Date of Award

Fall 2014

Document Type

Dissertation

Degree Name

Doctor of Philosophy in Computing Sciences - (Ph.D.)

Department

Computer Science

First Advisor

Andrew Sohn

Second Advisor

Alexandros V. Gerbessiotis

Third Advisor

Cristian Borcea

Fourth Advisor

Durgamadhab Misra

Fifth Advisor

James A. McHugh

Abstract

Cloud Computing is a ubiquitous technology that offers various services for individual users, small businesses, as well as large scale organizations. Data-center owners maintain clusters of thousands of machines and lease out resources like CPU, memory, network bandwidth, and storage to clients. For organizations, cloud computing provides the means to offload server infrastructure and obtain resources on demand, which reduces setup costs as well as maintenance overheads. For individuals, cloud computing offers platforms, resources and services that would otherwise be unavailable to them.

At the core of cloud computing are various virtualization technologies and the resulting Virtual Machines (VMs). Virtualization enables cloud providers to host multiple VMs on a single Physical Machine (PM). The hallmark of VMs is the inability of the end-user to distinguish them from actual PMs. VMs allow cloud owners such essential features as live migration, which is the process of moving a VM from one PM to another while the VM is running, for various reasons.

Features of the cloud such as fault tolerance, geographical server placement, energy management, resource management, big data processing, parallel computing, etc. depend heavily on virtualization technologies. Improvements and breakthroughs in these technologies directly lead to introduction of new possibilities in the cloud. This thesis identifies and proposes innovations for such underlying VM technologies and tests their performance on a cluster of 16 machines with real world benchmarks. Specifically the issues of server load prediction, VM consolidation, live migration, and memory sharing are attempted.

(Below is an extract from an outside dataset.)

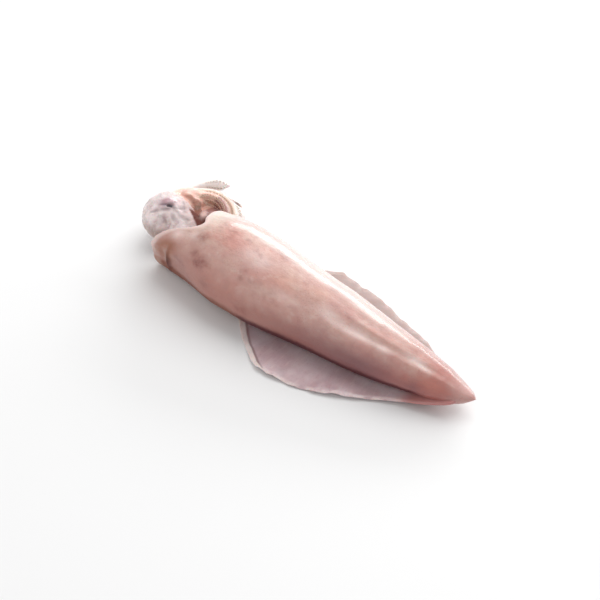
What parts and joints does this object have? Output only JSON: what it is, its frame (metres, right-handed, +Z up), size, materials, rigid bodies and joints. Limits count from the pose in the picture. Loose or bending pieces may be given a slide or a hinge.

First, a unique VM resource load prediction mechanism based on Chaos Theory is introduced that predicts server workloads with high accuracy. Based on these predictions, VMs are dynamically and autonomously relocated to different PMs in the cluster in an attempt to conserve energy. Experimental evaluations with a prototype on real world data- center load traces show that up to 80% of the unused PMs can be freed up and repurposed, with Service Level Objective (SLO) violations as little as 3%.

Second, issues in live migration of VMs are analyzed, based on which a new distributed approach is presented that allows network-efficient live migration of VMs. The approach amortizes the transfer of memory pages over the life of the VM, thus reducing network traffic during critical live migration. The prototype reduces network usage by up to 45% and lowers required time by up to 40% for live migration on various real-world loads.

Finally, a memory sharing and management approach called ACE-M is demonstrated that enables VMs to share and utilize all the memory available in the cluster remotely. Along with predictions on network and memory, this approach allows VMs to run applications with memory requirements much higher than physically available locally. It is experimentally shown that ACE-M reduces the memory performance degradation by about 75% and achieves a 40% lower network response time for memory intensive VMs.

A combination of these innovations to the virtualization technologies can minimize performance degradation of various VM attributes, which will ultimately lead to a better end-user experience.